(What you will do):
Output the records exactly. Include every line.

(Records):
★ ★ ★

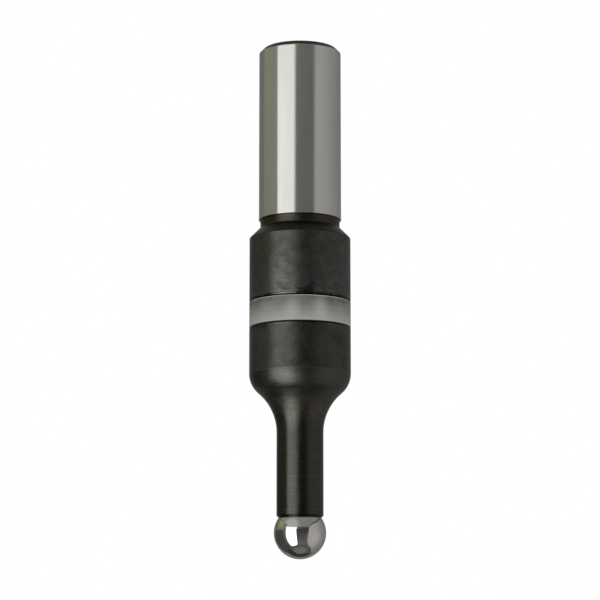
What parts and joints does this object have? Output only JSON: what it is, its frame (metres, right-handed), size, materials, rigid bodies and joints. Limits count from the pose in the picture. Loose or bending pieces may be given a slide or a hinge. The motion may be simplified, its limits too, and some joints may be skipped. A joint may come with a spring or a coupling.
{
  "type": "optical edge finder",
  "caption": "Spindle-mounted edge finder: ground cylindrical shank, black body with a lit window ring, and a spring-held ball at the tip of a slim stem.",
  "frame": {"origin": "the lowest point of the ball, on the tool's axis", "axes": "+Z along the axis from the ball to the shank's end, as held in a vertical spindle; the tool is round, so X and Y are alike"},
  "size_m": [0.0196, 0.0196, 0.1],
  "materials": {
    "ground_steel": "satin",
    "black_oxide_steel": "satin",
    "polished_steel": "polished",
    "frosted_window": "satin",
    "spring_wire": "satin",
    "nickel_brass": "satin",
    "contact_brass": "polished",
    "seal_rubber": "matte",
    "moulded_plastic": "matte",
    "board_laminate": "satin",
    "lamp_lens": "gloss",
    "resistor_ceramic": "satin",
    "battery_jacket": "satin"
  },
  "bodies": {
    "shank": {"shank_body": "ground_steel", "battery_spring": "spring_wire"},
    "cell": {"battery": "battery_jacket"},
    "probe": {"seal_ring": "seal_rubber", "thread_sleeve": "nickel_brass", "light_ring": "frosted_window", "contact_guard": "moulded_plastic", "battery_contact": "contact_brass", "circuit_board": "board_laminate", "leds": "lamp_lens", "resistor": "resistor_ceramic", "contact_spring": "spring_wire", "probe_body": "black_oxide_steel", "anchor_pin": "spring_wire"},
    "spring": {"tension_spring": "spring_wire"},
    "tip": {"pull_stud": "spring_wire", "ball": "polished_steel"}
  },
  "joints": [
    {"name": "thread_travel", "type": "slide", "parent": "shank", "child": "cell", "axis": [0, 0, -1], "range_m": [0, 0.005], "deforming": ["battery_spring"]},
    {"name": "probe_unscrew", "type": "hinge", "parent": "cell", "child": "probe", "pos_m": [0, 0, 0.0524], "axis": [0, 0, -1], "range_deg": [0, 1801]},
    {"name": "ball_pull", "type": "slide", "parent": "probe", "child": "spring", "axis": [0, 0, -1], "range_m": [0, 0.003], "stiffness_N_per_m": 950, "springref_m": -0.0045, "deforming": ["tension_spring"]},
    {"name": "ball_tilt", "type": "hinge", "parent": "spring", "child": "tip", "pos_m": [0.00409, 0, 0.00794], "axis": [0, -1, 0], "range_deg": [0, 15], "stiffness_Nm_per_rad": 0.016, "springref_deg": -63.03}
  ],
  "couplings": [
    {"joint": "probe_unscrew", "follows": "thread_travel", "rad_per_m": 6283.2}
  ]
}
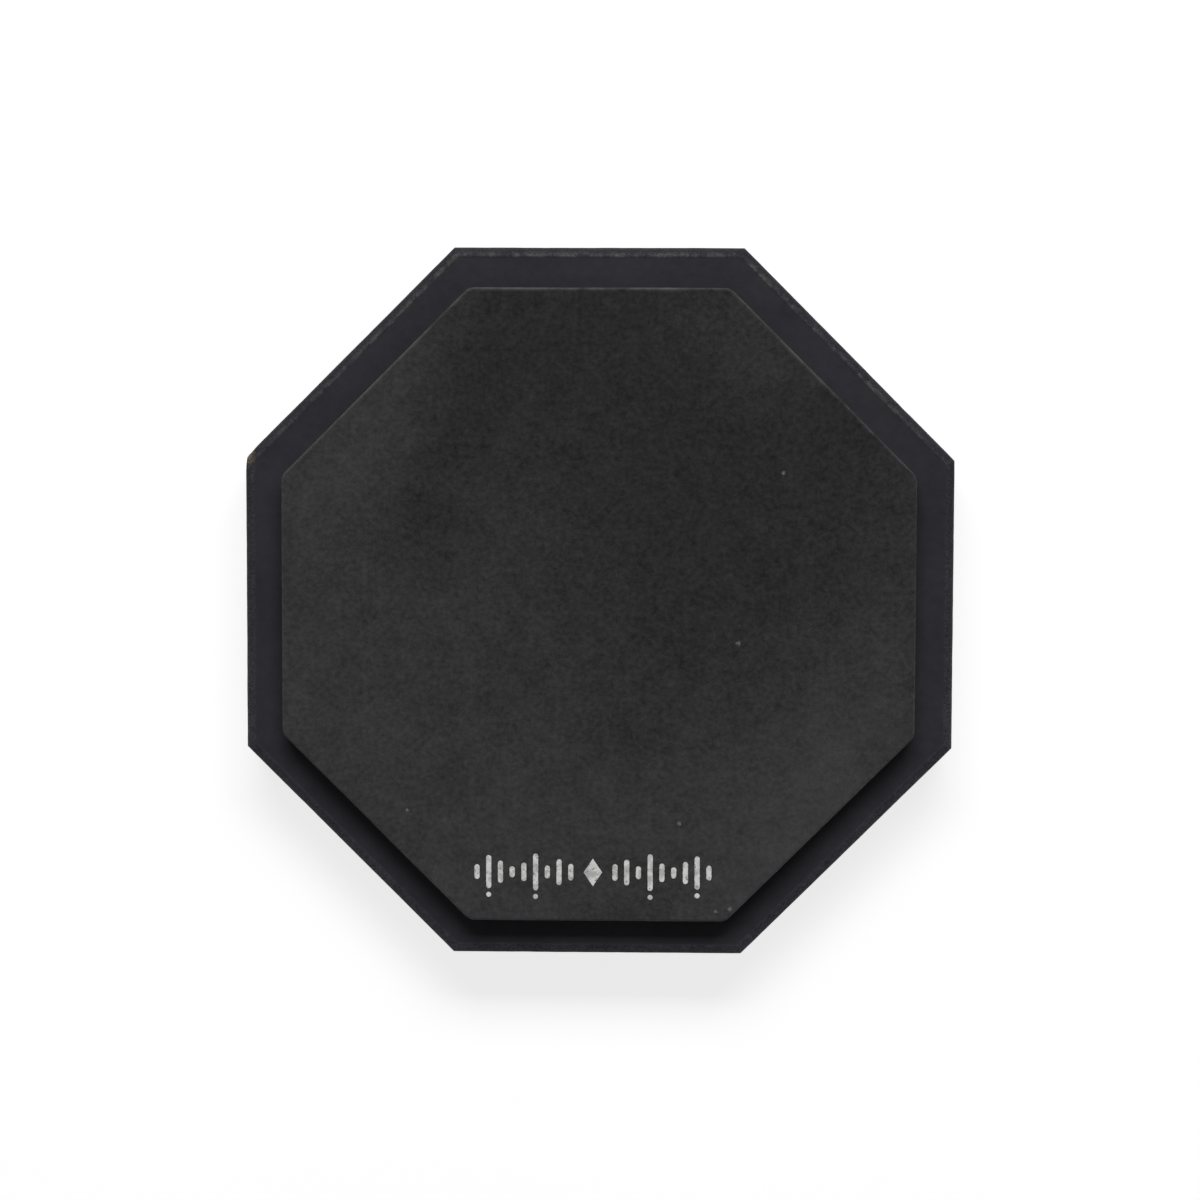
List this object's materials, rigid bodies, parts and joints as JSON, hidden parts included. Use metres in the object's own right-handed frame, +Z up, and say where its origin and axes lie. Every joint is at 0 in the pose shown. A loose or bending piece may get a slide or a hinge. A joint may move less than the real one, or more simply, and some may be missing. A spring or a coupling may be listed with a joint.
{
  "type": "practice pad",
  "caption": "Octagonal drum practice pad: black rubber playing surface glued to a painted fibreboard base on screwed rubber feet, with a threaded stand insert.",
  "frame": {"origin": "on the surface the pad stands on, under the centre of the board", "axes": "+Z up, out of the playing surface; -Y towards the player, where the printed strip is; +X to the player's right"},
  "size_m": [0.305, 0.305, 0.0324],
  "materials": {
    "painted_board": "satin black paint on fibreboard",
    "adhesive": "dried contact adhesive",
    "playing_rubber": "matte, finely grained black rubber sheet",
    "white_ink": "thin worn white print",
    "zinc_steel": "bright zinc plating",
    "foot_rubber": "matte moulded rubber",
    "screw_steel": "zinc plating"
  },
  "bodies": {
    "root": {"base_board": "painted_board", "contact_adhesive": "adhesive", "playing_surface": "playing_rubber", "printed_strip": "white_ink", "tee_nut": "zinc_steel", "rubber_foot_1": "foot_rubber", "rubber_foot_2": "foot_rubber", "rubber_foot_3": "foot_rubber", "rubber_foot_4": "foot_rubber", "foot_washer_1": "zinc_steel", "foot_washer_2": "zinc_steel", "foot_washer_3": "zinc_steel", "foot_washer_4": "zinc_steel", "foot_screw_1": "screw_steel", "foot_screw_2": "screw_steel", "foot_screw_3": "screw_steel", "foot_screw_4": "screw_steel"}
  },
  "joints": []
}
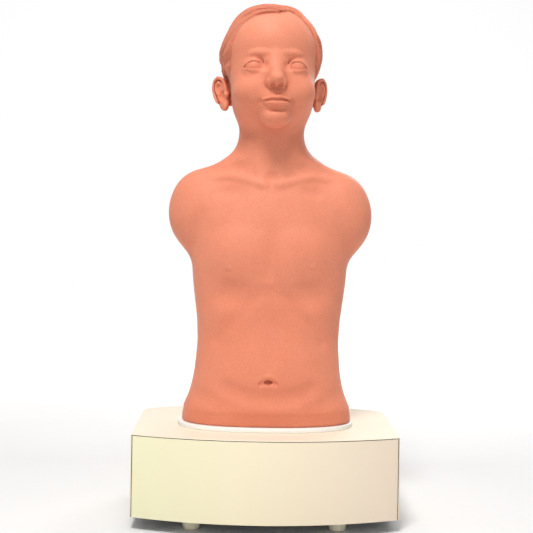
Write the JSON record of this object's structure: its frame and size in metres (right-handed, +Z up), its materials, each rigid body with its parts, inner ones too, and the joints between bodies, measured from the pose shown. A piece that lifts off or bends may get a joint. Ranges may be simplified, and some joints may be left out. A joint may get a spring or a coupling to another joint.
{
  "type": "child torso training mannequin",
  "caption": "Armless child-size head-and-torso mannequin with a soft matt skin over foam, lifting off a weighted box base on feet.",
  "frame": {"origin": "on the floor, under the middle of the base", "axes": "+Z up, the face looks along -Y, +X to its left hand side"},
  "size_m": [0.3688, 0.288, 0.7318],
  "materials": {
    "skin_vinyl": "matte soft vinyl",
    "cream_shell": "satin",
    "cream_panel": "satin",
    "cream_foot": "matte",
    "white_plate": "satin",
    "black_plastic": "matte",
    "grey_steel": "powder coat",
    "steel": "zinc plated",
    "iron": "painted",
    "plywood": "raw",
    "foam": "open-cell foam"
  },
  "bodies": {
    "base": {"base_cover": "cream_shell", "front_panel": "cream_panel", "panel_brackets": "steel", "panel_screws": "steel", "base_pan": "grey_steel", "pan_screws": "steel", "foot_front_left": "cream_foot", "foot_rear_left": "cream_foot", "foot_front_right": "cream_foot", "foot_rear_right": "cream_foot", "foot_washers": "steel", "foot_screws": "steel", "foot_nuts": "steel", "socket_bridge": "grey_steel", "bridge_bolts": "steel", "bridge_nuts": "steel", "socket_tube": "grey_steel", "socket_collar": "black_plastic", "support_board": "plywood", "board_posts": "steel", "post_screws": "steel", "ballast_left": "iron", "ballast_right": "iron", "ballast_bolts": "steel", "ballast_nuts": "steel"},
    "washer": {"hold_down_washer": "steel"},
    "knob": {"hold_down_bolt": "steel", "hold_down_knob": "black_plastic"},
    "torso": {"torso_plate": "white_plate", "skin": "skin_vinyl", "hem_ring": "grey_steel", "ring_screws": "steel", "torso_foam": "foam", "head_foam": "foam", "spine_tube": "grey_steel", "spine_flange": "grey_steel", "flange_bolts": "steel", "flange_nuts": "steel", "spigot_plug": "steel", "shoulder_bar": "grey_steel", "shoulder_discs": "black_plastic", "shoulder_pin": "steel", "spine_cap": "steel", "head_board": "plywood", "head_board_screw": "steel"}
  },
  "joints": [
    {"name": "torso_lift", "type": "slide", "parent": "base", "child": "torso", "axis": [0, 0, 1], "range_m": [0, 0.08]},
    {"name": "hold_down_travel", "type": "slide", "parent": "base", "child": "washer", "axis": [0, 0, -1], "range_m": [0, 0.013]},
    {"name": "hold_down_turn", "type": "hinge", "parent": "washer", "child": "knob", "pos_m": [0, -0.013, 0.03], "axis": [0, 0, -1], "range_deg": [0, 3740]}
  ],
  "couplings": [
    {"joint": "hold_down_travel", "follows": "hold_down_turn", "m_per_rad": 0.00019894}
  ]
}
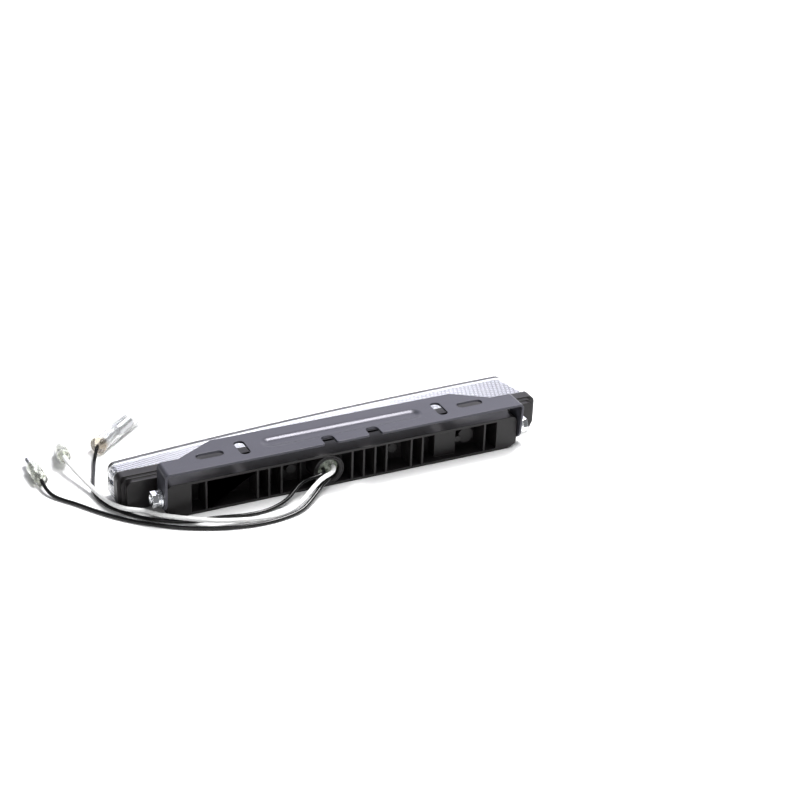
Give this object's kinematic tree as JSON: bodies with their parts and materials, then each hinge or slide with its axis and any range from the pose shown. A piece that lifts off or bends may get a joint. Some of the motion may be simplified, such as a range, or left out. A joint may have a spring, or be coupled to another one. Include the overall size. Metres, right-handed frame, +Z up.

★ ★ ★

(Solution to this problem):
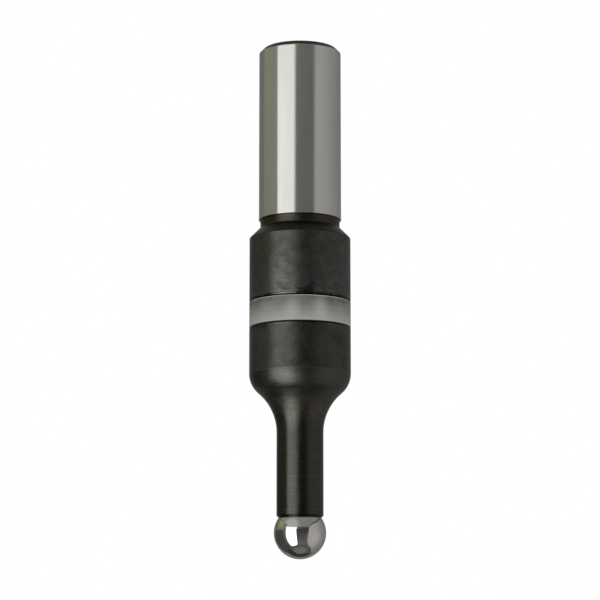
What parts and joints does this object have? Output only JSON: what it is, its frame (metres, right-handed), size, materials, rigid bodies and joints. Limits count from the pose in the picture. Loose or bending pieces may be given a slide or a hinge. The motion may be simplified, its limits too, and some joints may be skipped. A joint may come with a spring or a coupling.
{
  "type": "optical edge finder",
  "caption": "Spindle-mounted edge finder: ground cylindrical shank, black body with a lit window ring, and a spring-held ball at the tip of a slim stem.",
  "frame": {"origin": "the lowest point of the ball, on the tool's axis", "axes": "+Z along the axis from the ball to the shank's end, as held in a vertical spindle; the tool is round, so X and Y are alike"},
  "size_m": [0.0196, 0.0196, 0.1],
  "materials": {
    "ground_steel": "satin",
    "black_oxide_steel": "satin",
    "polished_steel": "polished",
    "frosted_window": "satin",
    "spring_wire": "satin",
    "nickel_brass": "satin",
    "contact_brass": "polished",
    "seal_rubber": "matte",
    "moulded_plastic": "matte",
    "board_laminate": "satin",
    "lamp_lens": "gloss",
    "resistor_ceramic": "satin",
    "battery_jacket": "satin"
  },
  "bodies": {
    "shank": {"shank_body": "ground_steel", "battery_spring": "spring_wire"},
    "cell": {"battery": "battery_jacket"},
    "probe": {"seal_ring": "seal_rubber", "thread_sleeve": "nickel_brass", "light_ring": "frosted_window", "contact_guard": "moulded_plastic", "battery_contact": "contact_brass", "circuit_board": "board_laminate", "leds": "lamp_lens", "resistor": "resistor_ceramic", "contact_spring": "spring_wire", "probe_body": "black_oxide_steel", "anchor_pin": "spring_wire"},
    "spring": {"tension_spring": "spring_wire"},
    "tip": {"pull_stud": "spring_wire", "ball": "polished_steel"}
  },
  "joints": [
    {"name": "thread_travel", "type": "slide", "parent": "shank", "child": "cell", "axis": [0, 0, -1], "range_m": [0, 0.005], "deforming": ["battery_spring"]},
    {"name": "probe_unscrew", "type": "hinge", "parent": "cell", "child": "probe", "pos_m": [0, 0, 0.0524], "axis": [0, 0, -1], "range_deg": [0, 1801]},
    {"name": "ball_pull", "type": "slide", "parent": "probe", "child": "spring", "axis": [0, 0, -1], "range_m": [0, 0.003], "stiffness_N_per_m": 950, "springref_m": -0.0045, "deforming": ["tension_spring"]},
    {"name": "ball_tilt", "type": "hinge", "parent": "spring", "child": "tip", "pos_m": [0.00409, 0, 0.00794], "axis": [0, -1, 0], "range_deg": [0, 15], "stiffness_Nm_per_rad": 0.016, "springref_deg": -63.03}
  ],
  "couplings": [
    {"joint": "probe_unscrew", "follows": "thread_travel", "rad_per_m": 6283.2}
  ]
}
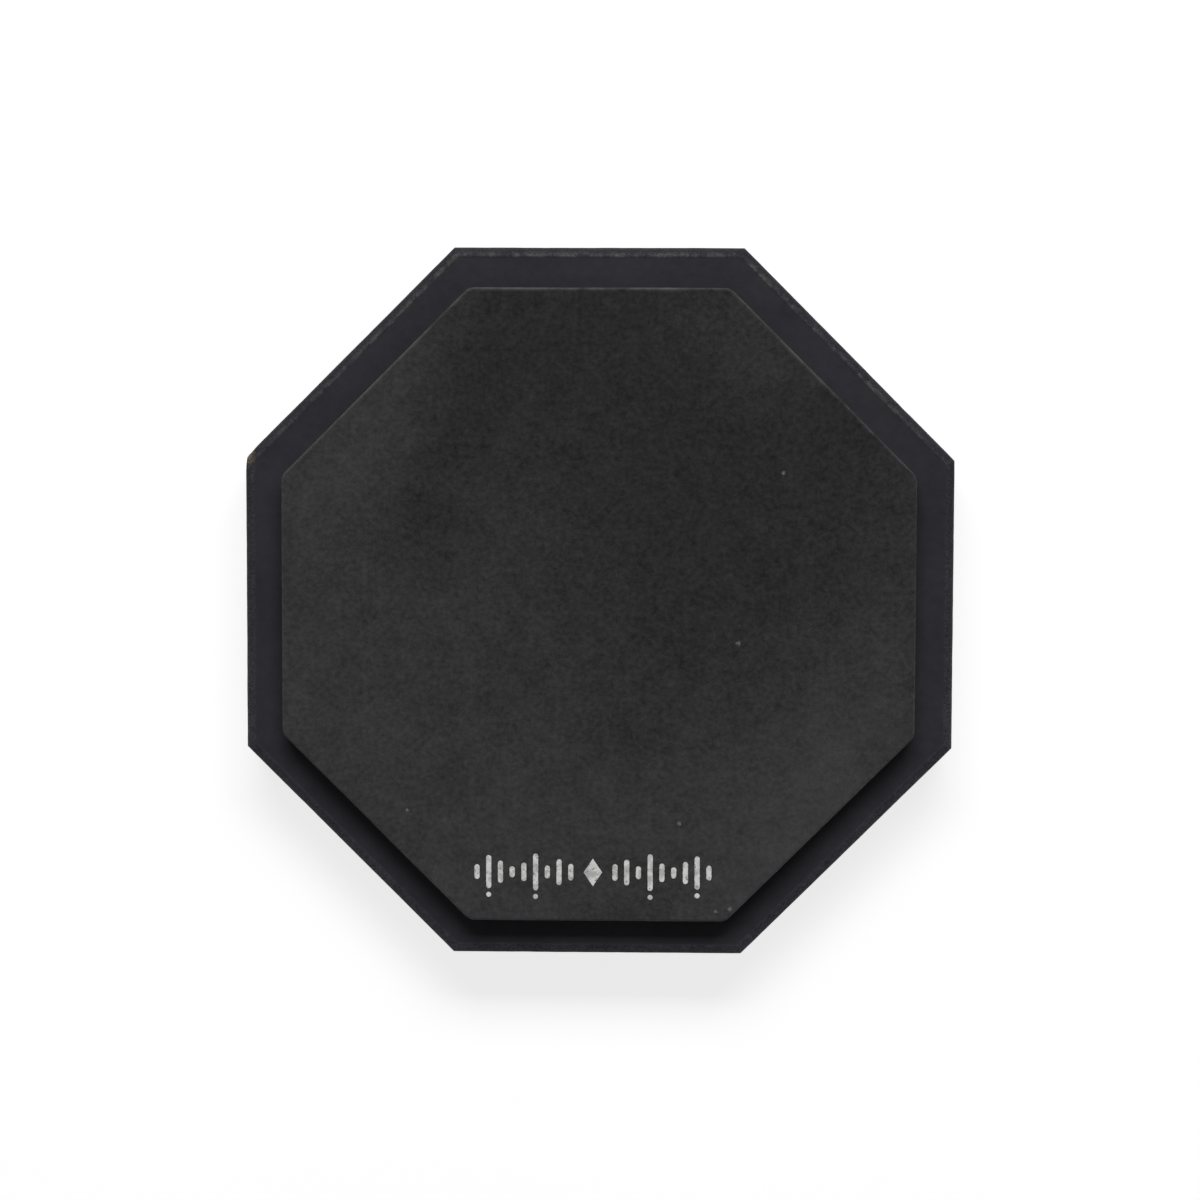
List this object's materials, rigid bodies, parts and joints as JSON, hidden parts included. Use metres in the object's own right-handed frame, +Z up, and say where its origin and axes lie. Every joint is at 0 in the pose shown. A loose or bending piece may get a slide or a hinge. A joint may move less than the real one, or more simply, and some may be missing. A spring or a coupling may be listed with a joint.
{
  "type": "practice pad",
  "caption": "Octagonal drum practice pad: black rubber playing surface glued to a painted fibreboard base on screwed rubber feet, with a threaded stand insert.",
  "frame": {"origin": "on the surface the pad stands on, under the centre of the board", "axes": "+Z up, out of the playing surface; -Y towards the player, where the printed strip is; +X to the player's right"},
  "size_m": [0.305, 0.305, 0.0324],
  "materials": {
    "painted_board": "satin black paint on fibreboard",
    "adhesive": "dried contact adhesive",
    "playing_rubber": "matte, finely grained black rubber sheet",
    "white_ink": "thin worn white print",
    "zinc_steel": "bright zinc plating",
    "foot_rubber": "matte moulded rubber",
    "screw_steel": "zinc plating"
  },
  "bodies": {
    "root": {"base_board": "painted_board", "contact_adhesive": "adhesive", "playing_surface": "playing_rubber", "printed_strip": "white_ink", "tee_nut": "zinc_steel", "rubber_foot_1": "foot_rubber", "rubber_foot_2": "foot_rubber", "rubber_foot_3": "foot_rubber", "rubber_foot_4": "foot_rubber", "foot_washer_1": "zinc_steel", "foot_washer_2": "zinc_steel", "foot_washer_3": "zinc_steel", "foot_washer_4": "zinc_steel", "foot_screw_1": "screw_steel", "foot_screw_2": "screw_steel", "foot_screw_3": "screw_steel", "foot_screw_4": "screw_steel"}
  },
  "joints": []
}
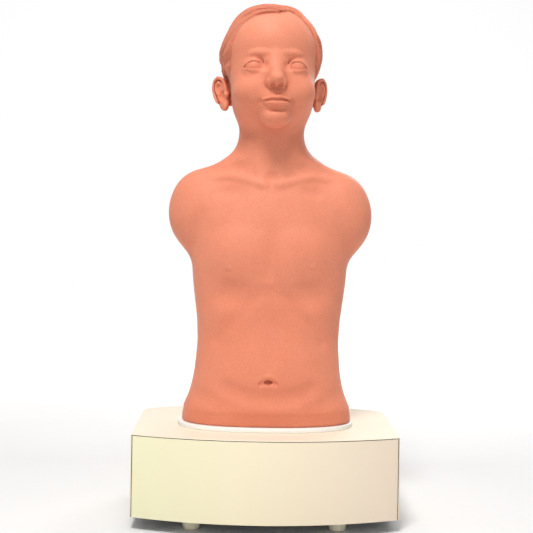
Write the JSON record of this object's structure: its frame and size in metres (right-handed, +Z up), its materials, each rigid body with its parts, inner ones too, and the joints between bodies, measured from the pose shown. A piece that lifts off or bends may get a joint. Ranges may be simplified, and some joints may be left out. A joint may get a spring or a coupling to another joint.
{
  "type": "child torso training mannequin",
  "caption": "Armless child-size head-and-torso mannequin with a soft matt skin over foam, lifting off a weighted box base on feet.",
  "frame": {"origin": "on the floor, under the middle of the base", "axes": "+Z up, the face looks along -Y, +X to its left hand side"},
  "size_m": [0.3688, 0.288, 0.7318],
  "materials": {
    "skin_vinyl": "matte soft vinyl",
    "cream_shell": "satin",
    "cream_panel": "satin",
    "cream_foot": "matte",
    "white_plate": "satin",
    "black_plastic": "matte",
    "grey_steel": "powder coat",
    "steel": "zinc plated",
    "iron": "painted",
    "plywood": "raw",
    "foam": "open-cell foam"
  },
  "bodies": {
    "base": {"base_cover": "cream_shell", "front_panel": "cream_panel", "panel_brackets": "steel", "panel_screws": "steel", "base_pan": "grey_steel", "pan_screws": "steel", "foot_front_left": "cream_foot", "foot_rear_left": "cream_foot", "foot_front_right": "cream_foot", "foot_rear_right": "cream_foot", "foot_washers": "steel", "foot_screws": "steel", "foot_nuts": "steel", "socket_bridge": "grey_steel", "bridge_bolts": "steel", "bridge_nuts": "steel", "socket_tube": "grey_steel", "socket_collar": "black_plastic", "support_board": "plywood", "board_posts": "steel", "post_screws": "steel", "ballast_left": "iron", "ballast_right": "iron", "ballast_bolts": "steel", "ballast_nuts": "steel"},
    "washer": {"hold_down_washer": "steel"},
    "knob": {"hold_down_bolt": "steel", "hold_down_knob": "black_plastic"},
    "torso": {"torso_plate": "white_plate", "skin": "skin_vinyl", "hem_ring": "grey_steel", "ring_screws": "steel", "torso_foam": "foam", "head_foam": "foam", "spine_tube": "grey_steel", "spine_flange": "grey_steel", "flange_bolts": "steel", "flange_nuts": "steel", "spigot_plug": "steel", "shoulder_bar": "grey_steel", "shoulder_discs": "black_plastic", "shoulder_pin": "steel", "spine_cap": "steel", "head_board": "plywood", "head_board_screw": "steel"}
  },
  "joints": [
    {"name": "torso_lift", "type": "slide", "parent": "base", "child": "torso", "axis": [0, 0, 1], "range_m": [0, 0.08]},
    {"name": "hold_down_travel", "type": "slide", "parent": "base", "child": "washer", "axis": [0, 0, -1], "range_m": [0, 0.013]},
    {"name": "hold_down_turn", "type": "hinge", "parent": "washer", "child": "knob", "pos_m": [0, -0.013, 0.03], "axis": [0, 0, -1], "range_deg": [0, 3740]}
  ],
  "couplings": [
    {"joint": "hold_down_travel", "follows": "hold_down_turn", "m_per_rad": 0.00019894}
  ]
}
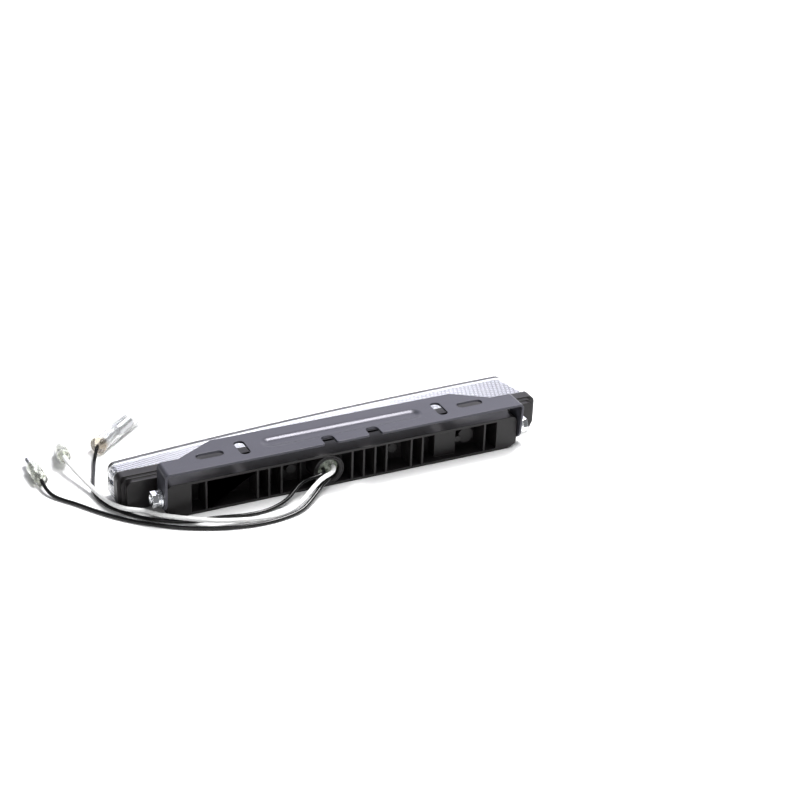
Give this object's kinematic tree as JSON: bodies with their parts and materials, then each hinge or slide with its axis and any range from the pose shown. A piece that lifts off or bends may get a joint. Some of the motion may be simplified, such as a range, or left out. A joint may have a spring, or be coupled to another one. Include the overall size. Metres, right-handed frame, +Z up.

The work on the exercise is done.